### What the task asks
Reproduce each of the lines word for word.
start Extracted data
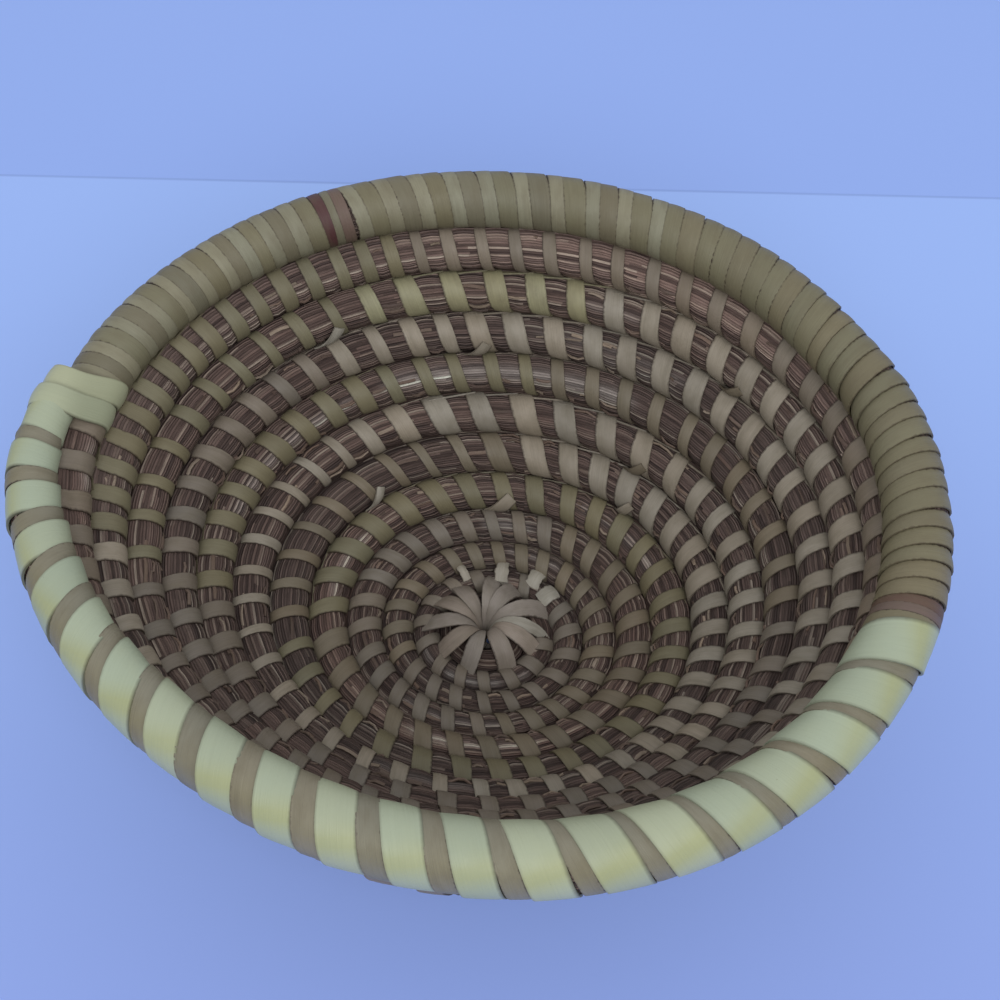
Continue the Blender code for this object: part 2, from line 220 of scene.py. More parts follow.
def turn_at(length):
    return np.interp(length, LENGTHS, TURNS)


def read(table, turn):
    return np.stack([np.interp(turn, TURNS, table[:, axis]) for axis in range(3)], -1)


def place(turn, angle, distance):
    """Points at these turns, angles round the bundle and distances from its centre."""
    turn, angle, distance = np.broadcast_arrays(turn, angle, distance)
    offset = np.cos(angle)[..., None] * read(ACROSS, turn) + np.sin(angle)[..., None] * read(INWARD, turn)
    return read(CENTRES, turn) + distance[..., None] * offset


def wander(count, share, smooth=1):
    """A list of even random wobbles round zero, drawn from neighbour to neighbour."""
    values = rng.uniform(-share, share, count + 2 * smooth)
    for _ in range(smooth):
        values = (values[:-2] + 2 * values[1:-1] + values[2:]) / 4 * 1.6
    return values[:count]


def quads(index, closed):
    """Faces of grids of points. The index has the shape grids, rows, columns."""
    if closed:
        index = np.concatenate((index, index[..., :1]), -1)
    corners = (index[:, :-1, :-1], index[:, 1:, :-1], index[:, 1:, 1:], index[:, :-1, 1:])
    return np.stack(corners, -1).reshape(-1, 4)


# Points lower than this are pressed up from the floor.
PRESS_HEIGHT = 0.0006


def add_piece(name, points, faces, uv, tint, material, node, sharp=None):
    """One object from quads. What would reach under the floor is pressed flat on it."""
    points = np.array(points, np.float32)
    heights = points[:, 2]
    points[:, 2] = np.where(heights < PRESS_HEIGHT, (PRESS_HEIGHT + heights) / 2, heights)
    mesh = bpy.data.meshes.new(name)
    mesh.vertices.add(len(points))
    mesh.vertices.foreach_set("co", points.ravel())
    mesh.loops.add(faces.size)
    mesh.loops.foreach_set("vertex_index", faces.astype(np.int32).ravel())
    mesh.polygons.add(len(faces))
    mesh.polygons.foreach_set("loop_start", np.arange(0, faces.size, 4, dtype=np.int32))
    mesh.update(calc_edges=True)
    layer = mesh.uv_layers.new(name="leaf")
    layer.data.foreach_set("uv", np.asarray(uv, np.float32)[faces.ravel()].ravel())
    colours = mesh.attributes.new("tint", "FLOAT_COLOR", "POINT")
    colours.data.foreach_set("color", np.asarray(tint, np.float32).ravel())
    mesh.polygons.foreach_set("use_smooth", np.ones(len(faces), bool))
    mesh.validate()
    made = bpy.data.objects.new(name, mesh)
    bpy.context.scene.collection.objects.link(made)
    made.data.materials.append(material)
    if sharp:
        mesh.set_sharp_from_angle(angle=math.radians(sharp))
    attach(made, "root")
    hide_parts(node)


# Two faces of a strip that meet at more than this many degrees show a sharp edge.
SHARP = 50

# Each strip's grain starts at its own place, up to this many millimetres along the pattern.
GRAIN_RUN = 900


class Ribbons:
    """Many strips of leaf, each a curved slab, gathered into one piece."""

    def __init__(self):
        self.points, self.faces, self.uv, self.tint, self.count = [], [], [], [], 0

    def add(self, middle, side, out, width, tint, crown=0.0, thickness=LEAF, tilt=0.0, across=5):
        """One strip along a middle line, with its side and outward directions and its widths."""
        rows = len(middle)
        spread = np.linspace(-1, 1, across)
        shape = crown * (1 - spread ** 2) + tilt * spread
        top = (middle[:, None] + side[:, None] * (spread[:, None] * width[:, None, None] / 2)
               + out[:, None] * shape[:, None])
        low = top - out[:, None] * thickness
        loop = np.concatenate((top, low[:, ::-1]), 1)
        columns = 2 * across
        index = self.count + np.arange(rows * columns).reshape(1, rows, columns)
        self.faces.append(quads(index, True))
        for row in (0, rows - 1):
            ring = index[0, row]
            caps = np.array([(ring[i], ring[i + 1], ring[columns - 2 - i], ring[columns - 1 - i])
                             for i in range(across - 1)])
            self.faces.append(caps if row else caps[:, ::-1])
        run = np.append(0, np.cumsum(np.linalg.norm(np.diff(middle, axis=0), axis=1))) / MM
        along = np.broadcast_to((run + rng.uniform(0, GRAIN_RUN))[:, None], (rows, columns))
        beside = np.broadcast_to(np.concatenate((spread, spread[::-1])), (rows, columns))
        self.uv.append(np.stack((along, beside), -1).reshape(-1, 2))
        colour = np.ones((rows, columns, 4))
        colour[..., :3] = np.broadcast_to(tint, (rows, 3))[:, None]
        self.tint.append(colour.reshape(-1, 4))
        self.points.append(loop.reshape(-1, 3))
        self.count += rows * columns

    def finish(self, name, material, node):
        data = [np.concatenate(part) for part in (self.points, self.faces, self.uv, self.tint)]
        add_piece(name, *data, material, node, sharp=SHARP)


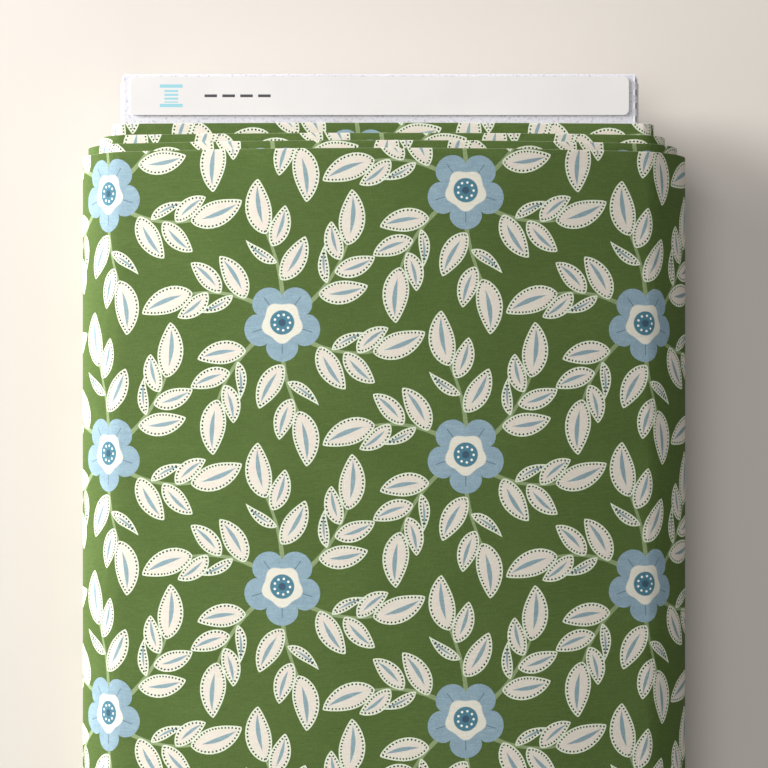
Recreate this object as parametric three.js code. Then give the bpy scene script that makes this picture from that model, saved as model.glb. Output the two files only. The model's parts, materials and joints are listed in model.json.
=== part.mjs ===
end Extracted data
### Solution to this problem
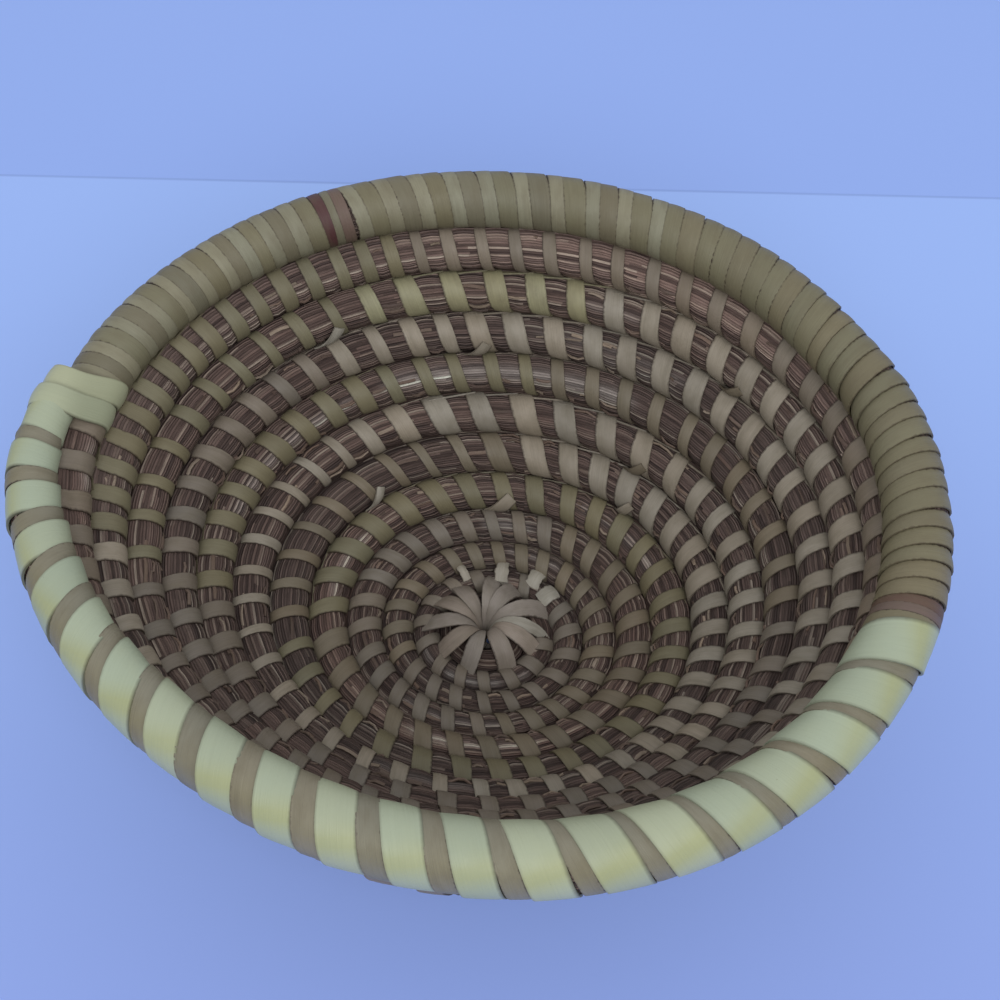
Continue the Blender code for this object: part 2, from line 220 of scene.py. More parts follow.
def turn_at(length):
    return np.interp(length, LENGTHS, TURNS)


def read(table, turn):
    return np.stack([np.interp(turn, TURNS, table[:, axis]) for axis in range(3)], -1)


def place(turn, angle, distance):
    """Points at these turns, angles round the bundle and distances from its centre."""
    turn, angle, distance = np.broadcast_arrays(turn, angle, distance)
    offset = np.cos(angle)[..., None] * read(ACROSS, turn) + np.sin(angle)[..., None] * read(INWARD, turn)
    return read(CENTRES, turn) + distance[..., None] * offset


def wander(count, share, smooth=1):
    """A list of even random wobbles round zero, drawn from neighbour to neighbour."""
    values = rng.uniform(-share, share, count + 2 * smooth)
    for _ in range(smooth):
        values = (values[:-2] + 2 * values[1:-1] + values[2:]) / 4 * 1.6
    return values[:count]


def quads(index, closed):
    """Faces of grids of points. The index has the shape grids, rows, columns."""
    if closed:
        index = np.concatenate((index, index[..., :1]), -1)
    corners = (index[:, :-1, :-1], index[:, 1:, :-1], index[:, 1:, 1:], index[:, :-1, 1:])
    return np.stack(corners, -1).reshape(-1, 4)


# Points lower than this are pressed up from the floor.
PRESS_HEIGHT = 0.0006


def add_piece(name, points, faces, uv, tint, material, node, sharp=None):
    """One object from quads. What would reach under the floor is pressed flat on it."""
    points = np.array(points, np.float32)
    heights = points[:, 2]
    points[:, 2] = np.where(heights < PRESS_HEIGHT, (PRESS_HEIGHT + heights) / 2, heights)
    mesh = bpy.data.meshes.new(name)
    mesh.vertices.add(len(points))
    mesh.vertices.foreach_set("co", points.ravel())
    mesh.loops.add(faces.size)
    mesh.loops.foreach_set("vertex_index", faces.astype(np.int32).ravel())
    mesh.polygons.add(len(faces))
    mesh.polygons.foreach_set("loop_start", np.arange(0, faces.size, 4, dtype=np.int32))
    mesh.update(calc_edges=True)
    layer = mesh.uv_layers.new(name="leaf")
    layer.data.foreach_set("uv", np.asarray(uv, np.float32)[faces.ravel()].ravel())
    colours = mesh.attributes.new("tint", "FLOAT_COLOR", "POINT")
    colours.data.foreach_set("color", np.asarray(tint, np.float32).ravel())
    mesh.polygons.foreach_set("use_smooth", np.ones(len(faces), bool))
    mesh.validate()
    made = bpy.data.objects.new(name, mesh)
    bpy.context.scene.collection.objects.link(made)
    made.data.materials.append(material)
    if sharp:
        mesh.set_sharp_from_angle(angle=math.radians(sharp))
    attach(made, "root")
    hide_parts(node)


# Two faces of a strip that meet at more than this many degrees show a sharp edge.
SHARP = 50

# Each strip's grain starts at its own place, up to this many millimetres along the pattern.
GRAIN_RUN = 900


class Ribbons:
    """Many strips of leaf, each a curved slab, gathered into one piece."""

    def __init__(self):
        self.points, self.faces, self.uv, self.tint, self.count = [], [], [], [], 0

    def add(self, middle, side, out, width, tint, crown=0.0, thickness=LEAF, tilt=0.0, across=5):
        """One strip along a middle line, with its side and outward directions and its widths."""
        rows = len(middle)
        spread = np.linspace(-1, 1, across)
        shape = crown * (1 - spread ** 2) + tilt * spread
        top = (middle[:, None] + side[:, None] * (spread[:, None] * width[:, None, None] / 2)
               + out[:, None] * shape[:, None])
        low = top - out[:, None] * thickness
        loop = np.concatenate((top, low[:, ::-1]), 1)
        columns = 2 * across
        index = self.count + np.arange(rows * columns).reshape(1, rows, columns)
        self.faces.append(quads(index, True))
        for row in (0, rows - 1):
            ring = index[0, row]
            caps = np.array([(ring[i], ring[i + 1], ring[columns - 2 - i], ring[columns - 1 - i])
                             for i in range(across - 1)])
            self.faces.append(caps if row else caps[:, ::-1])
        run = np.append(0, np.cumsum(np.linalg.norm(np.diff(middle, axis=0), axis=1))) / MM
        along = np.broadcast_to((run + rng.uniform(0, GRAIN_RUN))[:, None], (rows, columns))
        beside = np.broadcast_to(np.concatenate((spread, spread[::-1])), (rows, columns))
        self.uv.append(np.stack((along, beside), -1).reshape(-1, 2))
        colour = np.ones((rows, columns, 4))
        colour[..., :3] = np.broadcast_to(tint, (rows, 3))[:, None]
        self.tint.append(colour.reshape(-1, 4))
        self.points.append(loop.reshape(-1, 3))
        self.count += rows * columns

    def finish(self, name, material, node):
        data = [np.concatenate(part) for part in (self.points, self.faces, self.uv, self.tint)]
        add_piece(name, *data, material, node, sharp=SHARP)


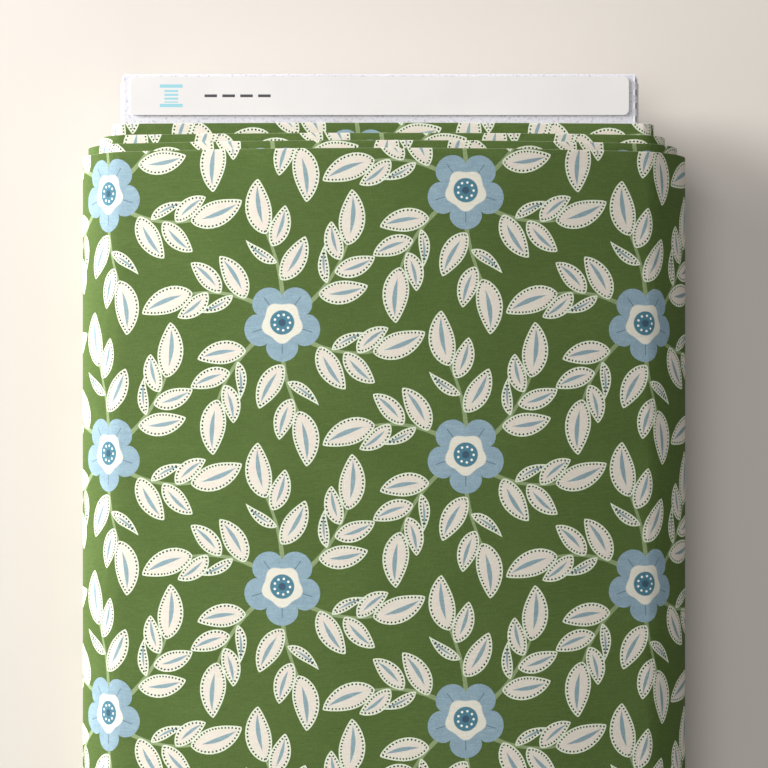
Recreate this object as parametric three.js code. Then give the bpy scene script that makes this picture from that model, saved as model.glb. Output the two files only. The model's parts, materials and joints are listed in model.json.
=== part.mjs ===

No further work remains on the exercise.